WORK TO BE COMPLETED: Where a line below holds the string "part", copy that line.
>> start
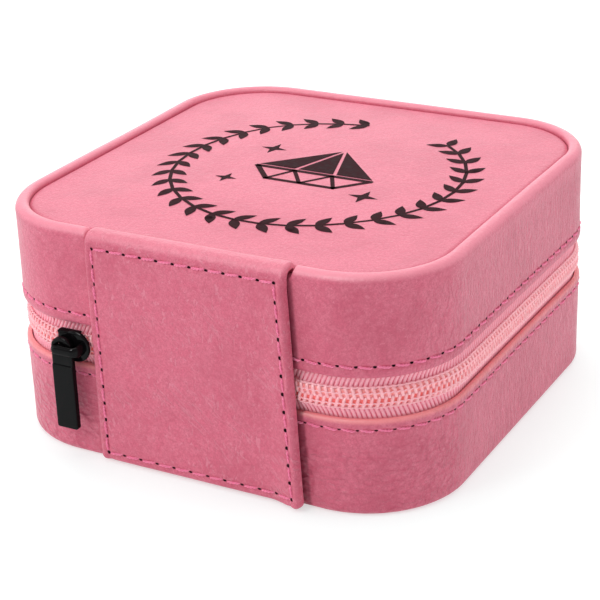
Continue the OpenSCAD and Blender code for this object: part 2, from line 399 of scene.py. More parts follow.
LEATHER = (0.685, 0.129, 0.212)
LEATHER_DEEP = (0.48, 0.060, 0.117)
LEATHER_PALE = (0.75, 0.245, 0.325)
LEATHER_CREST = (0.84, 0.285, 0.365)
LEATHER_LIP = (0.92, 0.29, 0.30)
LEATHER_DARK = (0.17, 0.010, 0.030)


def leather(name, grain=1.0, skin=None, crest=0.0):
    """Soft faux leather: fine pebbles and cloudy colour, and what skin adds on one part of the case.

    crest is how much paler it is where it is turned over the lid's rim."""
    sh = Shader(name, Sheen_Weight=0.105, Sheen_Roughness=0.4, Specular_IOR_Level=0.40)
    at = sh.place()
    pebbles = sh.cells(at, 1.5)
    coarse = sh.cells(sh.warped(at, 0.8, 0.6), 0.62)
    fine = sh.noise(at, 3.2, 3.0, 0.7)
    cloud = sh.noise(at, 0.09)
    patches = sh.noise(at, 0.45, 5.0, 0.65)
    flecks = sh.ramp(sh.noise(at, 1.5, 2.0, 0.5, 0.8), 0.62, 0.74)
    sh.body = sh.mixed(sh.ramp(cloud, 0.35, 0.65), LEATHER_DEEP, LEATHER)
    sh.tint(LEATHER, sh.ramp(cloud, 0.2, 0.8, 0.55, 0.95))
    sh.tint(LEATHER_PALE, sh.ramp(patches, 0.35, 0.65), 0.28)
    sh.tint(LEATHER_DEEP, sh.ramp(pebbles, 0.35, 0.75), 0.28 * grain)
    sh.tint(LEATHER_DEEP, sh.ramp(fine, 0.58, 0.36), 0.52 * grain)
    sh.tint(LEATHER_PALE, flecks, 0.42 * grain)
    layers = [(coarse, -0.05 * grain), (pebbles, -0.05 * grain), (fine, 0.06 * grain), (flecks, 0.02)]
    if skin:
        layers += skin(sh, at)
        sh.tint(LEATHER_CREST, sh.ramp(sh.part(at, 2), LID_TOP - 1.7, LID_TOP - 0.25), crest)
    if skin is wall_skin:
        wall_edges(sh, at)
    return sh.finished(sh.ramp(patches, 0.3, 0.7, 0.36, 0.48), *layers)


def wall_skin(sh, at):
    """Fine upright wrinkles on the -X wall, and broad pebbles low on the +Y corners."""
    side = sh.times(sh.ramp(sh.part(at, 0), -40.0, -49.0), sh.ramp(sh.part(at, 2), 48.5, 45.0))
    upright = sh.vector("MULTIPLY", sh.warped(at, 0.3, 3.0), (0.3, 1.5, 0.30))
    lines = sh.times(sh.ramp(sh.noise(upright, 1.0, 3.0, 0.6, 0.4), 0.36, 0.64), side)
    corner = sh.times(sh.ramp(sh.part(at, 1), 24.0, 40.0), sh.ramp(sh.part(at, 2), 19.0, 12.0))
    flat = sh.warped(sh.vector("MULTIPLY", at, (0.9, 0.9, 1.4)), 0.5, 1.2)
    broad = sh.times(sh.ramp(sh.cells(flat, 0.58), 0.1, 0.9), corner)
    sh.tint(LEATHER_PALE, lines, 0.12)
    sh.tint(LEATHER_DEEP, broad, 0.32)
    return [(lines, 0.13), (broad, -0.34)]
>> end
EXERCISE RESULT:
Continue the OpenSCAD and Blender code for this object: part 2, from line 399 of scene.py. More parts follow.
    """Soft faux leather: fine pebbles and cloudy colour, and what skin adds on one part of the case.
        sh.tint(LEATHER_CREST, sh.ramp(sh.part(at, 2), LID_TOP - 1.7, LID_TOP - 0.25), crest)
    side = sh.times(sh.ramp(sh.part(at, 0), -40.0, -49.0), sh.ramp(sh.part(at, 2), 48.5, 45.0))
    corner = sh.times(sh.ramp(sh.part(at, 1), 24.0, 40.0), sh.ramp(sh.part(at, 2), 19.0, 12.0))